Alya konnte erkennen, wie die Hand stark zu zittern begann wie unter enormer Muskelbelastung. Sie wusste, dass seine Wahrnehmung jetzt langsam verschwamm und sich die Chemikalien von den Nadeln in seinem Blut verteilten. Er schien etwas sagen zu wollen, doch dazu kam es nicht mehr. Alya sprang auf, trat ihm mit aller Kraft in die Weichteile und rammte ihm in einer halben Drehung den Ellenbogen ins Gesicht. Seine Gegenwehr beschränkte sich auf Straucheln und wildes Rudern mit den Armen. Alya ergriff seinen Arm und entriss ihm die schwere Pistole. Dann drehte sie sich weg und rannte nur noch.

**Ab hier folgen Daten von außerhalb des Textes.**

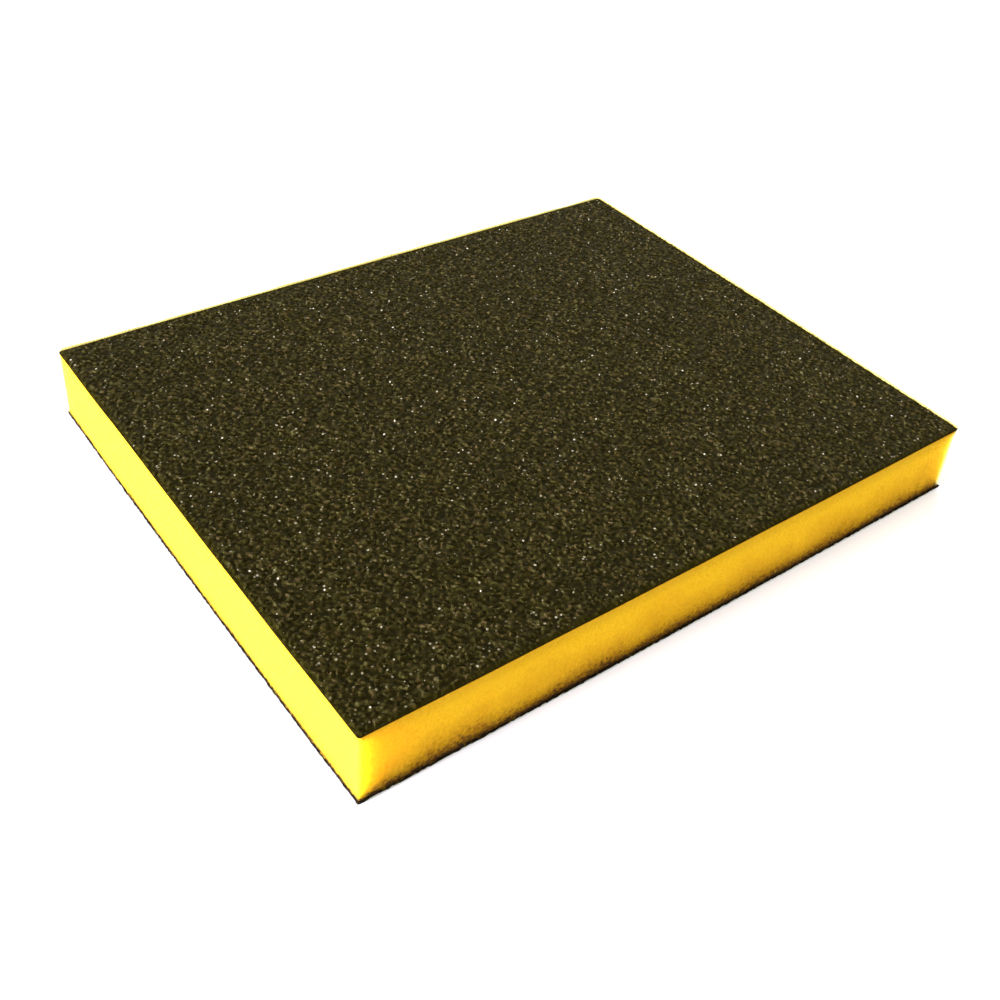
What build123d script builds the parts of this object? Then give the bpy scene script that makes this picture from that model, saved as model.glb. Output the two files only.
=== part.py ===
from build123d import *

import os

# Flexible double-sided sanding pad.
#
# A slab of soft open-cell foam carries an abrasive face above and below. Each
# abrasive face is built up in three bonded layers, from the foam outwards:
#
#   make coat       resin that soaks into the foam's skin and anchors the grain
#   abrasive grain  one dense layer of sharp mineral grain
#   size coat       thin resin film that locks the grain
#
# Frame: millimetres, +X along the pad's length, +Y across its width, +Z up.
# The origin is the centre of the lower face, which the pad rests on.

# Driving dimensions.
PAD_LENGTH = 120.0
PAD_WIDTH = 98.0
PAD_THICKNESS = 13.5

MAKE_COAT_THICKNESS = 0.15
GRAIN_THICKNESS = 0.30
SIZE_COAT_THICKNESS = 0.10

# The die leaves the foam's upright corners barely rounded.
FOAM_CORNER_RADIUS = 0.5

# Worked out from the driving dimensions.
COATED_FACE_THICKNESS = MAKE_COAT_THICKNESS + GRAIN_THICKNESS + SIZE_COAT_THICKNESS
FOAM_BOTTOM = COATED_FACE_THICKNESS
FOAM_TOP = PAD_THICKNESS - COATED_FACE_THICKNESS


def foam_core():
    """Soft slab between the two coated faces."""
    outline = RectangleRounded(PAD_LENGTH, PAD_WIDTH, FOAM_CORNER_RADIUS)
    return Pos(0, 0, FOAM_BOTTOM) * extrude(outline, amount=FOAM_TOP - FOAM_BOTTOM)


def coated_sheet(bottom, thickness):
    """One layer of an abrasive face: a thin sheet with crisp die-cut corners."""
    centre = bottom + thickness / 2
    return Pos(0, 0, centre) * Box(PAD_LENGTH, PAD_WIDTH, thickness)


def upper_face_layers():
    """Layers of the upper abrasive face, stacked upwards from the foam."""
    make_coat_top = FOAM_TOP + MAKE_COAT_THICKNESS
    grain_top = make_coat_top + GRAIN_THICKNESS
    return {
        "upper_make_coat": coated_sheet(FOAM_TOP, MAKE_COAT_THICKNESS),
        "upper_abrasive_grain": coated_sheet(make_coat_top, GRAIN_THICKNESS),
        "upper_size_coat": coated_sheet(grain_top, SIZE_COAT_THICKNESS),
    }


def lower_face_layers():
    """Layers of the lower abrasive face, the upper ones turned over."""
    middle = Plane.XY.offset(PAD_THICKNESS / 2)
    layers = {}
    for name, layer in upper_face_layers().items():
        layers[name.replace("upper", "lower")] = mirror(layer, about=middle)
    return layers


sanding_pad = {"foam_core": foam_core(), **upper_face_layers(), **lower_face_layers()}

os.makedirs("parts", exist_ok=True)
for node, shape in sanding_pad.items():
    export_step(shape, f"parts/{node}.step")
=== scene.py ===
import math

import bpy
import numpy as np
from mathutils import Matrix, Vector


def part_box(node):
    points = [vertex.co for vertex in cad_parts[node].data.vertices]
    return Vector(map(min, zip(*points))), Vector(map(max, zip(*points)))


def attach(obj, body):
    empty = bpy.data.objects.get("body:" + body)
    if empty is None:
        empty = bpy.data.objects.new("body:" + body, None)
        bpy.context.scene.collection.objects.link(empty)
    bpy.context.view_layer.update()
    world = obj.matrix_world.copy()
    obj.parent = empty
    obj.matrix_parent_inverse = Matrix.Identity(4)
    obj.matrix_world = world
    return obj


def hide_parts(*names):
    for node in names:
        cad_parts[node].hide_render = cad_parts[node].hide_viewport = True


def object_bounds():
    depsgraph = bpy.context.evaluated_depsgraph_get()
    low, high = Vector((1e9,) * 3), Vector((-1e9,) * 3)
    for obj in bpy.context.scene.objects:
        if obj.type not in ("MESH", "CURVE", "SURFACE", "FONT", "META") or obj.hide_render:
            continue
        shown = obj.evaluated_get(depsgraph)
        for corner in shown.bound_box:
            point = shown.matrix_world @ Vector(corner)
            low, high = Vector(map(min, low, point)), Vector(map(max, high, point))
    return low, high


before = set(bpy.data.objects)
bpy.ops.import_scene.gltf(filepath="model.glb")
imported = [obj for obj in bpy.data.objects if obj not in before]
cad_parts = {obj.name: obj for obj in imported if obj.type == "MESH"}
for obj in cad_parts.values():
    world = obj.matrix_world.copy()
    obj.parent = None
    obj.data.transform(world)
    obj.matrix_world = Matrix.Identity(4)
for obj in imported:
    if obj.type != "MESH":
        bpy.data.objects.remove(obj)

cad_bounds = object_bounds()

MM = 0.001
BODY = "root"
FOAM_SEED = 3
GRIT_SEED = 11
BOND_SEED = 21

# Abrasive faces: a triangular lattice of grain points with random heights.
GRAIN_PITCH = 0.46 * MM
GRAIN_JITTER = 0.30            # share of the pitch that a point may move each way
GRAIN_RELIEF = 0.31 * MM       # from the tallest tip down to the deepest gap
GRAIN_TIP_BIAS = 1.5           # over 1 leaves few tall tips over many low shoulders
SHEET_WAVINESS = 0.02 * MM
EDGE_DROOP = 0.26 * MM         # how far the die has pressed the upper sheet's edge down
EDGE_REACH = 0.9 * MM          # how far in from the edge the droop reaches
LEAST_SHEET = 0.05 * MM        # what the grit sheet keeps under its deepest gap
CUT_EDGE_JITTER = 0.05 * MM    # how ragged the die-cut edge of an upper coat is
COAT_INSET = 0.08 * MM         # how far the upper coats stop short of the foam's lip
BURR = 0.03 * MM               # how far the lower coats stand out past the foam
BURR_JITTER = 0.15 * MM        # how ragged the edge of a lower coat is
CREEP = 1.1 * MM               # how far resin has crept in from a sheet's border
COAT_CORNER_RADIUS = 0.3 * MM  # of the make coats
BOND_LEVELS = 3                # rings of points up a make coat's edge
SIDE_BOW = 0.23 * MM           # how far the cut sides bow out at their middles

# Foam core: rings of points up its sides, which flare into a lip round the upper coats.
FOAM_STEP = 0.25 * MM
FOAM_ARC_STEPS = 6
FOAM_CORNER_RADIUS = 0.5 * MM
FOAM_WAVINESS = 0.04 * MM
LIP = 0.57 * MM                # how far the foam swells past the upper coats
LIP_REACH = 2.0 * MM           # how far below the rim the flare begins
LIP_STEPS = 5
LIP_USUAL = 0.9                # share of the lip that usually stands, and how far that varies
LIP_VARIES = 0.1
LIP_RANGE = (0.6, 1.2)
LIP_LEAST = 0.02               # share of the lip along the -X and -Y sides
CELL_SIZE = 0.55 * MM
CELL_DEPTH = 0.09 * MM
CELL_REACH = (0.45, 0.85)      # radii of the cells, as shares of the cell size
CELL_ROUGHNESS = 0.25          # share of a cell's depth that varies from point to point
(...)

Sie erreichte schnell den Rand des Daches und blickte hoch. Der Helikopterpilot schien sie kurz aus den Augen verloren zu haben, offensichtlich war er den anderen zum Dach des zweiten Speichers gefolgt. Obwohl eigentlich heller Tag war, war die Luft hier oben so vernebelt, dass die Hubschrauberbesatzung ihre Suchscheinwerfer einsetzen musste. Die elektronischen Sichtgeräte, die auch über Modi wie Infrarot oder Lichtverstärkung verfügten, lieferten aufgrund der mächtigen Störungen hier im Antennenwald wahrscheinlich keine brauchbaren Daten.
Alya sah die Wand des Speichers hinunter, es war keine glatte Mauer zu erkennen, die Gerüste umschlangen das Gebäude wie ein wuchernder Tumor. Die Verbindung zum nächsten Gebäude, über dem auch der Hubschrauber suchend schwebte, bestand aus zusammengeschweißten Stahlstreben, die einen schmalen Gang sowie zahllose Kabelstränge herüberführten.
Sie sah sich noch einmal um. Weitere Verfolger würden nicht lange auf sich warten lassen.
Sie entschied sich für einen schnellen Spurt über das Gerüst und schwang sich auf den schmalen Steg, der auf beiden Seiten von einer mannshohen Wand aus Kabeln und Rohren begrenzt war. Unter ihren Füßen konnte sie durch die Metallrosten bis auf die Dächer der Marktstände am Boden sehen.